Perry, Texas' longest-serving governor, with 14 years in office, made his announcement in an airport hangar in Addison, north of Dallas, becoming the tenth declared candidate seeking the Republican nomination.

"The reason I'm running for president is I know for certain our country's best days lie ahead," Perry said. "There is nothing wrong in America today that a change of leadership will not make happen."

Flanked by former Navy SEALs and military veterans, a cheering crowd below and a Perry for President plane in the background, Perry, an Air Force veteran, touted his record of job creation, border security and education.

He appealed to his base of conservative supporters in his uphill battle to break through to the top tier of GOP candidates.

"We are a resilient country" Perry said. "You think about who we are. We've been through a Civil War, we've been through two World Wars, we've been through a Great Depression, we even made it through Jimmy Carter. ... We will make it through the Obama years," he said to cheers.

Perry entered politics as a Democrat before switching parties and winning statewide office in 1991 as a Republican.

"I've been tested," Perry said. "I've led the most successful state in America."

A onetime farmer, Perry graduated from Texas A&M University, where he was an Aggie yell leader, before becoming a state legislator in 1985.

He served as Texas Agriculture Commissioner and stepped up from lieutenant governor when former Gov. George W. Bush won the presidency in 2000.

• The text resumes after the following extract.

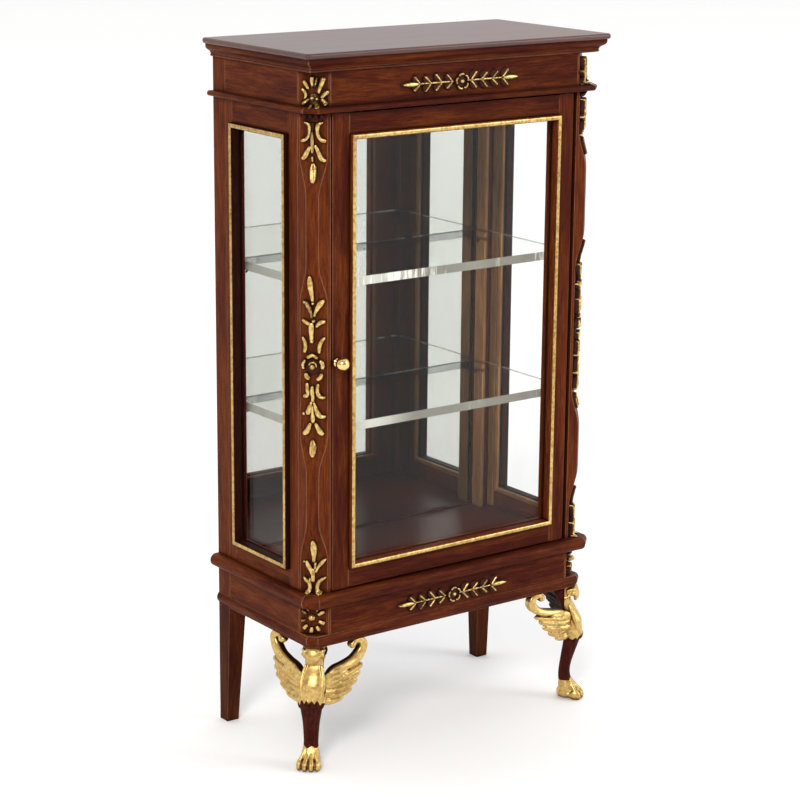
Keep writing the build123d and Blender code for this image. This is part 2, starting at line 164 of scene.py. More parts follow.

Since his less-than-stellar run in 2012, Perry's campaign says he has become a more polished candidate, studying foreign policy and economic issues for two years.

He also added a trendy pair of black, thick-rimmed glasses.

But he remains plagued by criminal charges in Texas and the threat of a possible trial hanging over his cowboy hat.

A Travis County grand jury indicted Perry on two felony counts: abuse of official capacity and coercion of a public servant.

The Aug. 15, 2014 indictment came after Perry followed through on threats to pull funding from Travis County District Attorney Mary Lehmberg's ethics investigation unit if she did not resign after a drunken-driving arrest.

When Lehmberg, a Democrat, refused, Perry issued a line-item veto that stripped her office's Public Integrity Unit of more than $7 million earmarked for it by the Legislature during the 2013 session.

Perry insists that he had the power to veto the spending, and claims that the charges violate his free speech. He hired a team of high-profile attorneys and has fought the indictment with mountains of legal documents.

The case has wound its way for 10 months from Travis County Court to the state's all-Republican Third Court of Appeals, where Perry is appealing Visiting Judge Bert Richardson's January refusal to quash the indictment.

It was the second time Richardson, a Republican on the Texas Court of Criminal Appeals, refused to dismiss the charges. In November 2014 he rejected Perry's motion to dismiss that claimed the special prosecutor had not been properly sworn in.

Special Prosecutor Michael McCrum filed a brief in May urging the court to move the case to trial, saying the parties "have exchanged hundreds of pages of briefs" but are still "no closer to a resolution."

"A trial could resolve what legal briefs to this court cannot," McCrum wrote on May 11.

Perry attended one pre-trial hearing in November but the judge excused him from an earlier hearing because of his travels abroad.

Perry travels to Iowa Saturday for a "Ride with Rick" event featuring many of Thursday's guests, including retired U.S. Navy SEALs and Taya Kyle, the widow of Chris Kyle, the most lethal sniper in U.S. history, whose autobiography "American Sniper" was made into a movie by Clint Eastwood.